Mukherjee has her own axes to grind. She was an aspirant for the Delhi Pradesh Congress Committee leadership but was denied that slot, and before the 2019 Lok Sabha election, it was widely rumoured that she might switch her political colour. The Modi government awarding her father and former president, Pranab Mukherjee, Bharat Ratna further added to the speculation.
So, she has a reason to feel jilted at the total abdication of the political space leaving loyalists like her high and dry. It is well known that Chidambaram was her father’s bête-noire in the Congress.
Sadly from claiming “moral victory”, the Congress has now reached a stage where it has to take vicarious pleasure from the success of its enemy’s enemy. Mukherjee nailed the truth.
Congress has given up leadership to regional leaders whom it seeks to piggyback on — Pawar, Soren, Kejriwal
Contributing editor, ThePrint
There is no strategy in the Congress party’s abdication of political responsibility. It is not surprising that Congress leaders are happy that the AAP was able to defeat the BJP in Delhi. As for their own party, they were contesting the election only as a formality. This is not political suicide either. This is what comes after political suicide.

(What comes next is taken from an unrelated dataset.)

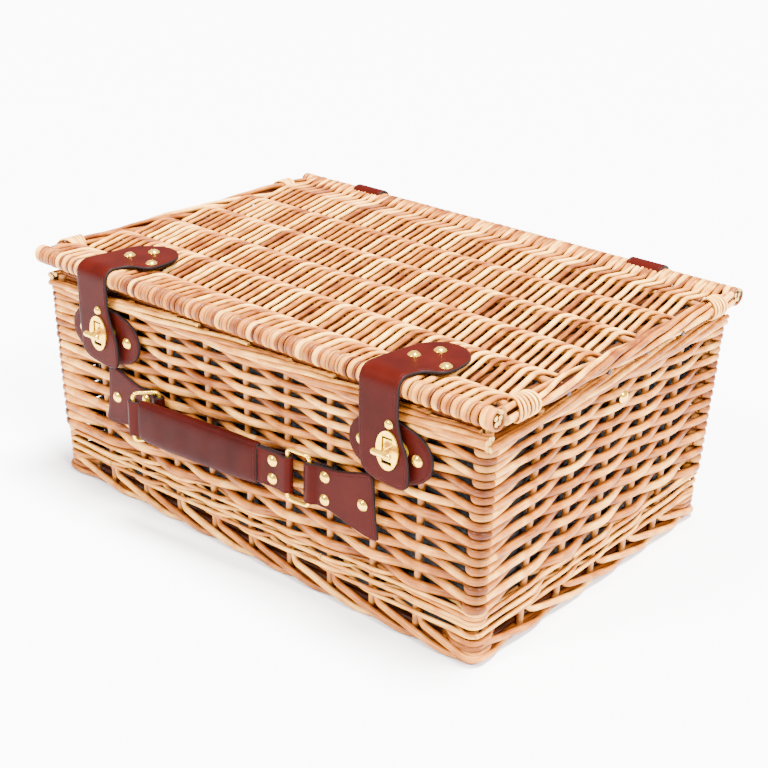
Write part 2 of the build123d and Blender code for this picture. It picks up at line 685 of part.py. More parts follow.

Congress leaders today do not sound like leaders but like political commentators. As for leadership, they have given up that role to regional leaders whom they seek to piggyback on — Sharad Pawar, Hemant Soren, Arvind Kejriwal. For Congress leaders, the job of taking on the BJP belongs to everyone but themselves. They’re happy to palm it off to liberals, leftists, Muslim activists, civil society, social movements, farmers, students, media — everyone except the Congress.
This is not strategy. This is resignation. It is also excuse-making. People are not protesting, what can we do? Media is biased, what can we do? How are we supposed to have mass connect without media on our side?
We will see the Congress do the same in more and more elections: Tejashwi Yadav, Mamata Banerjee, and whoever it can piggyback on, it will, after having lost its deposits.